By: Oberst Von Berauscht (Two Beers) –
A gigantic spaceship of unknown origin is discovered by a Klingon fleet many light-years from Earth. The Klingon ships are disintegrated and a Starfleet space station suffers a simliar fate after their own attempt to communicate with the vessel. Meanwhile, Starfleet Admiral James T. Kirk (William Shatner) secures reassignment back on the starship “Enterprise”. The Enterprise is undergoing a re-fit, to bring it up to modern specifications, but is the only ship within range to investigate on time, as the mystery ship is on a direct course for Earth.
Director Robert Wise was one of the great filmmakers of his generation, and even detractors of ST:TMP wouldn’t say that the film lacked ambition. The special effects were simply groundbreaking, holding up well even today.
Pure realism… if a bit X-Rated
The film’s score by Jerry Goldsmith is a masterpiece with atmospheric mood pieces heightening suspense juxtaposed against a main theme so iconic that it is arguably as memorable as John Williams’ main theme for Star Wars. The sound design is also worth mentioning; the mystery ship creates a cavernous metallic rumbling which is truly unsettling, and unlike any other effect at the time.
The story itself is surprisingly cerebral, staying true to the sprit of the original series by emphasizing exploration, discovery, and peaceful understanding over warfare and violence. Birth and childhood are recurring themes throughout the film as well, creating a central metaphor about humanity’s constant need for knowledge.
Or the need for space vagina…
It rather feels more hopeful than naïve, acknowledging the darker side of human nature while suggesting that growth out of his adolescent stage is not only possible, it is inevitable.
The performances are solid all-around, with William Shatner’s Captain Kirk feeling less theatrical than on the original TV series, and more like a real human being, but without straying from his core character. Stephen Collins as Decker is also quite an interesting character. He´s initially the new Captain of the Enterprise, but demoted to Commander when Admiral Kirk takes over. Decker is incensed by this, and caught up between his loyalties and ambition…
…and his ambition for space vagina (I’m sensing a pattern)
Decker holds an unspoken love for Ilia (Persis Khambatta), an alien of the “Deltan” race who serves as the Enterprise’s navigator.
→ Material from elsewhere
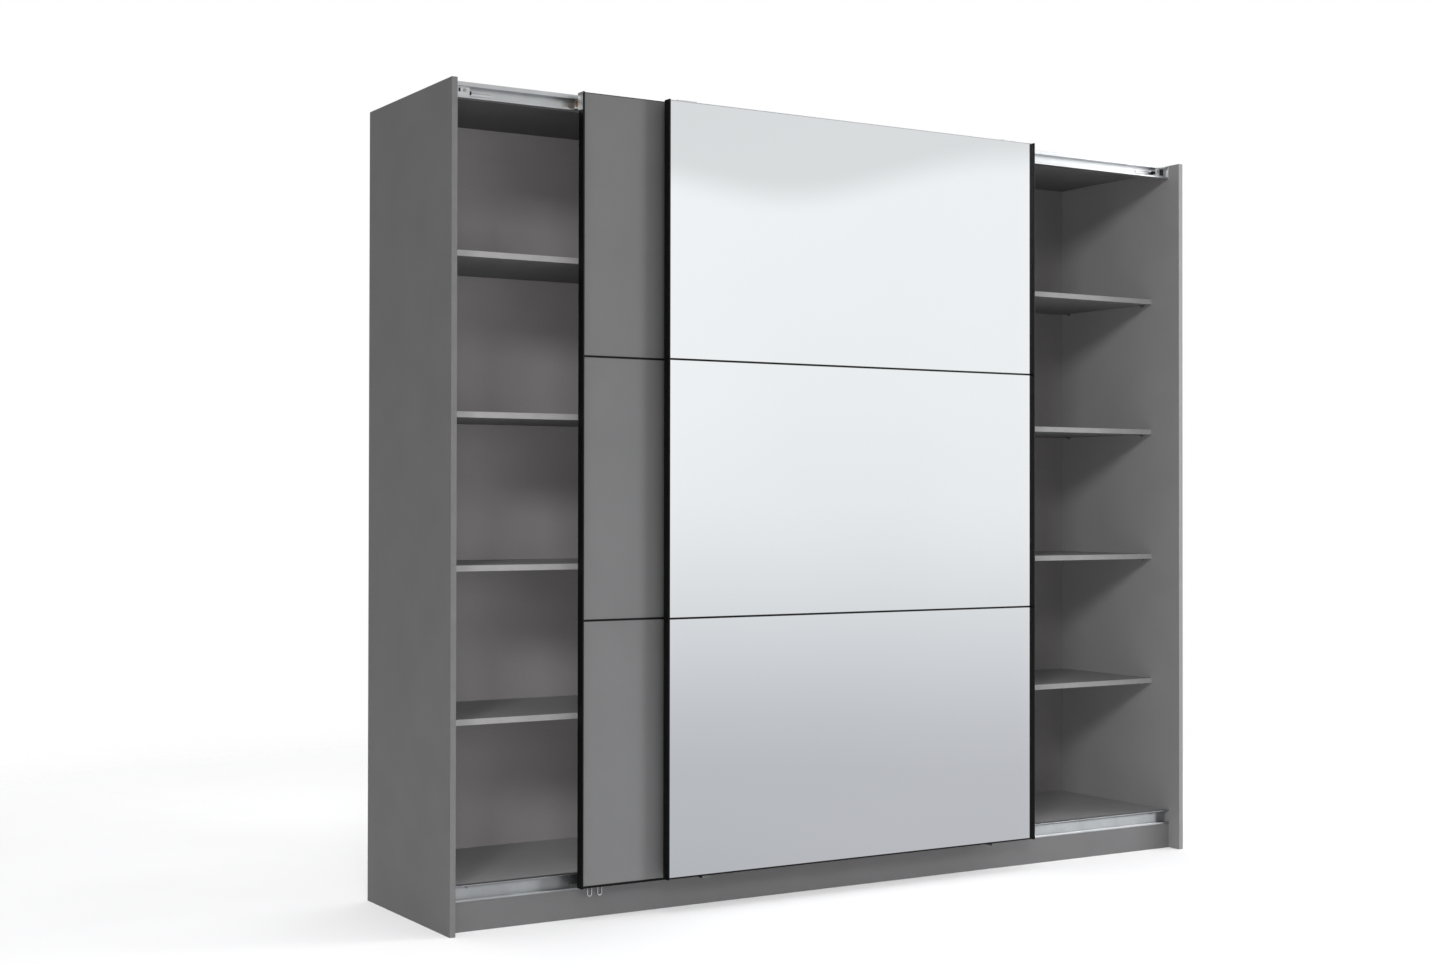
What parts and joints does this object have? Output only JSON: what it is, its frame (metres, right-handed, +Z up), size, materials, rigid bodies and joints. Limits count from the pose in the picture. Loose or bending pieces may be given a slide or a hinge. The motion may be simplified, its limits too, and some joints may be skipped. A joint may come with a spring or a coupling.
{
  "type": "sliding door wardrobe",
  "caption": "Wide grey wardrobe with shelves, a plain rear sliding door and a mirrored front sliding door on rollers.",
  "frame": {"origin": "on the floor, in the middle of the overall width and depth", "axes": "+X along the width towards the front door's side, +Y from the doors to the back, +Z up"},
  "size_m": [2.5, 0.6, 2.1763],
  "materials": {
    "graphite_board": "grey melamine-faced board, matt",
    "back_sheet": "grey lacquered hardboard",
    "door_panel": "grey melamine-faced board, matt",
    "mirror_glass": "silvered float glass",
    "rail_aluminium": "extruded, natural anodised",
    "black_profile": "extruded, black anodised",
    "zinc_steel": "zinc plated",
    "chromed_steel": "polished chrome",
    "dark_plastic": "moulded nylon",
    "buffer_rubber": "moulded, matt",
    "beech": "turned beech",
    "brass_screw": "yellow passivated"
  },
  "bodies": {
    "carcass": {"left_side_panel": "graphite_board", "right_side_panel": "graphite_board", "top_panel": "graphite_board", "bottom_panel": "graphite_board", "plinth": "graphite_board", "left_partition": "graphite_board", "right_partition": "graphite_board", "left_back_panel": "back_sheet", "centre_back_panel": "back_sheet", "right_back_panel": "back_sheet", "base_ribs": "graphite_board", "levelling_feet": "dark_plastic", "left_shelf_1": "graphite_board", "left_shelf_2": "graphite_board", "left_shelf_3": "graphite_board", "left_shelf_4": "graphite_board", "right_shelf_1": "graphite_board", "right_shelf_2": "graphite_board", "right_shelf_3": "graphite_board", "right_shelf_4": "graphite_board", "hat_shelf": "graphite_board", "hanging_rail": "chromed_steel", "rail_rosettes": "chromed_steel", "shelf_pins": "zinc_steel", "top_rail": "rail_aluminium", "bottom_rail": "rail_aluminium", "rail_screws": "zinc_steel", "end_stops": "zinc_steel", "stop_buffers": "buffer_rubber", "plinth_hooks": "zinc_steel", "cam_fittings": "zinc_steel", "dowels": "beech"},
    "front_door": {"front_door_boards": "graphite_board", "mirror_top": "mirror_glass", "mirror_middle": "mirror_glass", "mirror_bottom": "mirror_glass", "front_left_handle": "black_profile", "front_right_handle": "black_profile", "front_door_dividers": "black_profile", "front_door_end_strips": "black_profile", "front_left_hanger": "zinc_steel", "front_right_hanger": "zinc_steel", "front_door_guides": "dark_plastic", "front_door_screws": "zinc_steel"},
    "rear_door": {"rear_panel_top": "door_panel", "rear_panel_middle": "door_panel", "rear_panel_bottom": "door_panel", "rear_left_handle": "black_profile", "rear_right_handle": "black_profile", "rear_door_dividers": "black_profile", "rear_door_end_strips": "black_profile", "rear_left_hanger": "zinc_steel", "rear_right_hanger": "zinc_steel", "rear_door_adjusters": "brass_screw", "rear_door_guides": "dark_plastic", "rear_door_screws": "zinc_steel"},
    "front_left_wheel": {"front_left_roller": "dark_plastic"},
    "front_right_wheel": {"front_right_roller": "dark_plastic"},
    "rear_left_wheel": {"rear_left_roller": "dark_plastic"},
    "rear_right_wheel": {"rear_right_roller": "dark_plastic"}
  },
  "joints": [
    {"name": "front_door_slide", "type": "slide", "parent": "carcass", "child": "front_door", "axis": [1, 0, 0], "range_m": [-0.605, 0.64]},
    {"name": "rear_door_slide", "type": "slide", "parent": "carcass", "child": "rear_door", "axis": [1, 0, 0], "range_m": [-0.346, 0.859]},
    {"name": "front_left_wheel_turn", "type": "hinge", "parent": "front_door", "child": "front_left_wheel", "pos_m": [-0.575, -0.201, 2.1643], "axis": [0, 1, 0], "continuous": true},
    {"name": "front_right_wheel_turn", "type": "hinge", "parent": "front_door", "child": "front_right_wheel", "pos_m": [0.54, -0.201, 2.1643], "axis": [0, 1, 0], "continuous": true},
    {"name": "rear_left_wheel_turn", "type": "hinge", "parent": "rear_door", "child": "rear_left_wheel", "pos_m": [-0.814, -0.201, 2.1343], "axis": [0, 1, 0], "continuous": true},
    {"name": "rear_right_wheel_turn", "type": "hinge", "parent": "rear_door", "child": "rear_right_wheel", "pos_m": [0.301, -0.201, 2.1343], "axis": [0, 1, 0], "continuous": true}
  ],
  "couplings": [
    {"joint": "front_left_wheel_turn", "follows": "front_door_slide", "rad_per_m": 100},
    {"joint": "front_right_wheel_turn", "follows": "front_door_slide", "rad_per_m": 100},
    {"joint": "rear_left_wheel_turn", "follows": "rear_door_slide", "rad_per_m": 100},
    {"joint": "rear_right_wheel_turn", "follows": "rear_door_slide", "rad_per_m": 100}
  ]
}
Midway into the film, she dies, or rather is turned into a machine, and Decker has to come to terms with Ilia’s death and rebirth as a passionless android. She is turned into an android by V’ger, the mysterious thinking machine controlling the vessel headed towards Earth. The film’s great mystery surrounds the origin and meaning of V’ger.
Which oddly enough, does not mean Vajayjay…
There is much to love about Star Trek: The Motion Picture, and there is also one serious flaw that prevents it from being the unmitigated classic it aspires to be. The film’s pace is ploddingly slow, one gets the impression that the script was intended as a 50 minute episode of the TV series, with the runtime inflated in order to fit the longer format.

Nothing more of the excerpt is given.